W najbliższą niedzielę 11 kwietnia odbędzie się spotkanie Lecha Poznań z Legią Warszawa w ekstraklasie. Zespołu gospodarzy nie poprowadzi już Dariusz Żuraw, który został zwolniony. "Zarząd Lecha Poznań zdecydował, że Dariusz Żuraw przestał pełnić funkcję trenera pierwszego zespołu. Umowa z 48-letnim szkoleniowcem została rozwiązana. Trenerze, dziękujemy za zaangażowanie i pracę wykonaną przez dwa lata oraz za piękną europejską przygodę, życzymy powodzenia!" - napisał klub z Wielkopolski we wtorek rano na Twitterze.

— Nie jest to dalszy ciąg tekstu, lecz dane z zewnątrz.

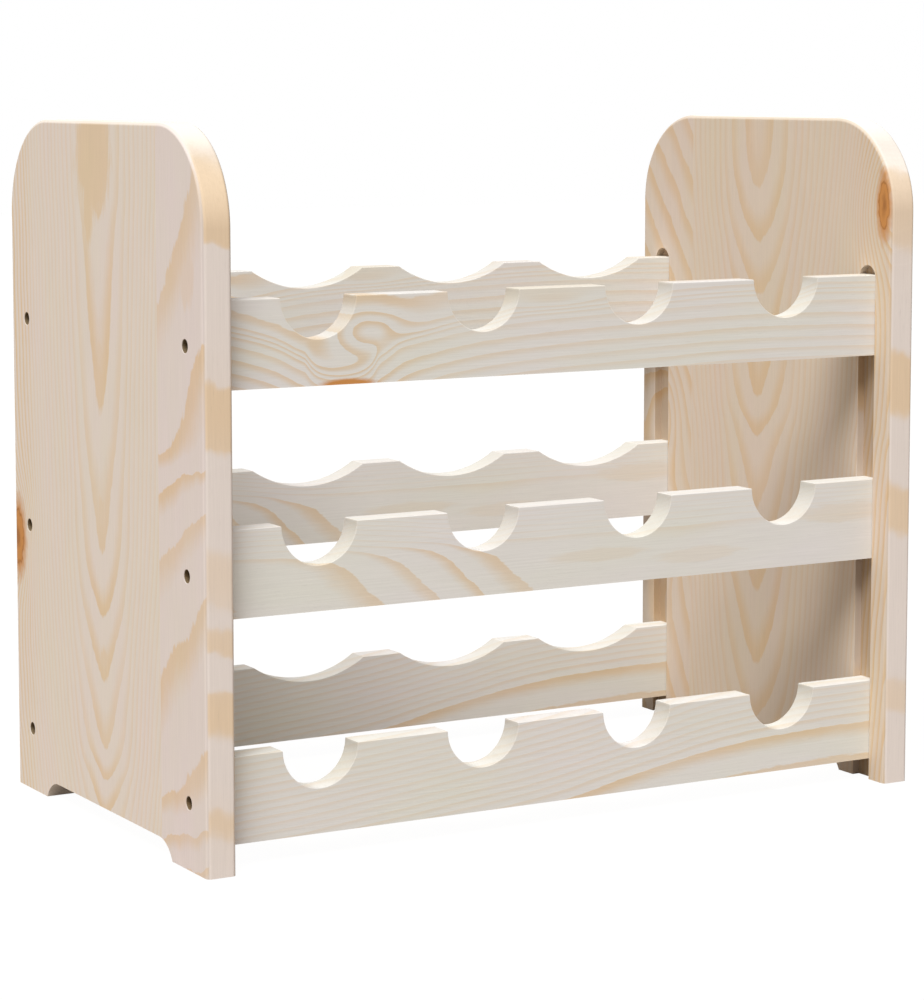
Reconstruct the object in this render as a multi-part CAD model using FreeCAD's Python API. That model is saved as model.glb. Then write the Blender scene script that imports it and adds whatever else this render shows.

Do zwolnienia Żurawia odniósł się szkoleniowiec Legii, Czesław Michniewicz, cytowany przez portal legia.net. - Obserwujemy to, co dzieje się w innych klubach. Analizujemy sytuację i widzieliśmy, co dzieje się w Lechu. Ja ze swojej pozycji mogę powiedzieć tylko tyle, że bardzo szkoda mi Darka Żurawia - przyznał na konferencji prasowej.
- Współpracowaliśmy w jednym klubie – w Arce. Ja byłem wówczas trenerem, a on zawodnikiem. Później śledziłem jego losy jako szkoleniowca. Ta kariera się naprawdę dobrze zapowiada. Z tego miejsca chciałbym mu życzyć wszystkiego dobrego i tego, aby wyciągnął jak najwięcej pozytywnych wniosków z tego, czego dokonał - kontynuował szkoleniowiec Legii.
- Co do dalszych losów? Nie wiem, musimy poczekać i zobaczyć jak rozwinie się sytuacja. Czytamy różne doniesienia, kto może zostać trenerem, ale my przede wszystkim koncentrujemy się na sobie i na tym co chcemy pokazać w Poznaniu - zakończył Michniewicz.
Lech, który zwolnił Żurawia trzy dni po porażce z Cracovią (1:2), od razu nie ogłosił jego następcy. Od kilku tygodni mówi się, że miałby nim zostać Maciej Skorża, który już w przeszłości pracował przy Bułgarskiej (2014-2015, i to z Żurawiem, który wówczas był jego asystentem), a teraz pozostaje bez pracy po tym, jak rok temu nie przedłużono z nim kontraktu w Zjednoczonych Emiratach Arabskich. "Głos Wielkopolski" poinformował, że innym kandydatem jest Aleksiej Szpilewski, obecny szkoleniowiec Kajratu Ałmaty, którego piłkarzem jest Jacek Góralski.
Lech po ostatniej porażce z Cracovią zajmuje dopiero 9. miejsce w lidze i stracił nawet matematyczne szanse na mistrzostwo Polski, bo na siedem kolejek przed końcem traci aż 22 punkty do prowadzącej Legii, z którą zagra u siebie w najbliższej kolejce (niedziela, 17.30).